SALURBAL temporal multilayer network. (A) The optimal temporal window size w that minimizes the absolute difference between variance ${V(F}_w),$ and compression ratio $R\left(F_w\right)$ for each network measure using the TWIN algorithm. (B) The multilayer network structure of the SALURBAL Project. The nodes represent SALURBAL participants and the edges represent collaborations between participants as defined by the text box corresponding to each layer.

Figure 3

The diversity within layers (i.e., project activities). (A) Diversity within layers (DW) in five examples of working groups: (A.1) All the participants are from different countries, $\mathrm{DW}=1$. (A.2) One-third of the participants are from USA (blue nodes), another third are from Brazil (green nodes), and the rest are from Mexico (orange nodes), $\mathrm{DW}=0.8$. (A.3) Half of the participants are from Brazil and the other half from USA, $\mathrm{DW}=0.6.$ (A.4) One participant is from Colombia (yellow nodes), the rest are from Mexico, $\mathrm{DW}=0.27.$ (A.5) All the participants are from Brazil, $\mathrm{DW}=0$. (B) The diversity within the SALURBAL Project activities. Each line represents the diversity of each attribute, by project activity.
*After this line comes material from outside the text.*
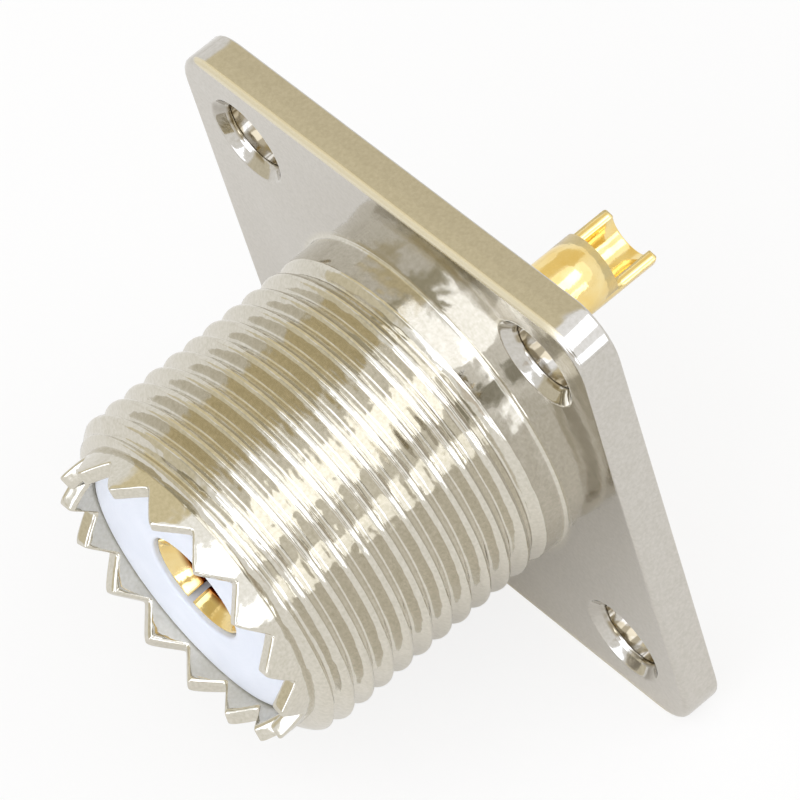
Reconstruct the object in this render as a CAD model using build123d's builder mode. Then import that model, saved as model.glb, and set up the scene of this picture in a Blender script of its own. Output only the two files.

Each bar graph represents the overall diversity within a particular activity, i.e. the average diversity across all attributes. The bars are in order of highest to lowest average diversity of each activity. (C) The ratio of the SALURBAL diversity to the simulated diversity on 1000 randomly generated networks that preserve the degree sequence of the participants' attributes of the SALURBAL network. Each panel represents a project activity and an attribute diversity. The purple indicates a higher diversity than expected by chance. *The p-value < 0.1 indicates that there are significantly more diverse collaborations than expected by chance.

Figure 4

The diversity between layers (i.e., project activities). (A) Conceptual representation of the diversity between layers (DB) measure using four examples. Each layer represents an activity, each node represents a person in the project (red = female, blue = male) and the edges (or connections between nodes) represent collaborations between people. (A.1) In the most extreme and special case, where two layers are maximally different $(DB=2)$, the nodes in one layer are completely disconnected (i.e., no collaborations exist for that activity), while the other layer is completely connected (i.e., every person is collaborating with every other person, and each person is different from every other person with respect to a given attribute (nodes are all different colors)). (A.2) Half of the diverse collaborations between people are unique (black edges) while the other half are the same in both activities (grey edges) $(DB=1)$. (A.3) Most of the diverse collaborations are the same in both activities (gray edges) and there are very few collaborations that are unique to one activity and not the other (black edges) $(DB=0.5)$. (A.4) The diversity between layers is zero $(DB=0)$, that is, all the diverse collaborations are the same in both activities (gray edges). (B) The global diversity between layers for each attribute in the SALURBAL network, ordered from highest to lowest diversity between layers. The global diversity score for each attribute was calculated by evaluating the diversity between every possible pair of project activities, for a given attribute, and then aggregating this information into a single score using the layer reduction method.

Figure 5

Shows, in descending order, the diversity contribution of each activity (bars) towards the diversity between layers for two attributes: discipline (A) and sector (B). The orange line represents the cumulative diversity between layers as it grows with the contribution of each project activity. The blue dash line shows the global diversity between layers for that attribute. The diversity contribution of each activity (i.e., each bar) is calculated through a series of pairwise comparisons between that activity, and each activity to its left. For example, in figure A, the diversity contribution of papers is determined by making pairwise comparisons between papers and meetings, papers and proposals and papers and group-model building activities, and then aggregating this information into a single score using the layer reduction method. (A) Group model building, and proposals are the largest contributors to between layer diversity in discipline by bringing the 27% of the global diversity, while (B) Group model building, and meetings contribute most to between layer diversity across sector by bringing the 35% of the global diversity. Note: the remaining attributes, including, gender, country, city, career stage, and research topic are not depicted as the contribution of each activity towards the diversity between layers for these attributes closely resembles the patterns observed for discipline, shown in figure (A).

Figure 6

SALURBAL Project diversity over time (2017–2020). (A) Diversity within (orange line) and between (blue line) layers for each attribute over time. (B) Distribution of the project activities over time.

Figure 7

SALURBAL collaboration network over time (2017–2020). Each node represents a project participant. Node size represents the diversity of the participant's collaborations, the smaller the node, the lower the diversity. (A) The average diversity within layers of all the SALURBAL activities vs the global diversity between layers over time. (B) Diversity within communities over time, where the node color represents the participant´s community. The communities are the groups of participants that are highly interconnected, as defined by the Louvain method, compared to the rest of participants. Each bar graph represents the community´s diversity by averaging across all attributes. (C) SALURBAL network where each node color represents the participant´s country.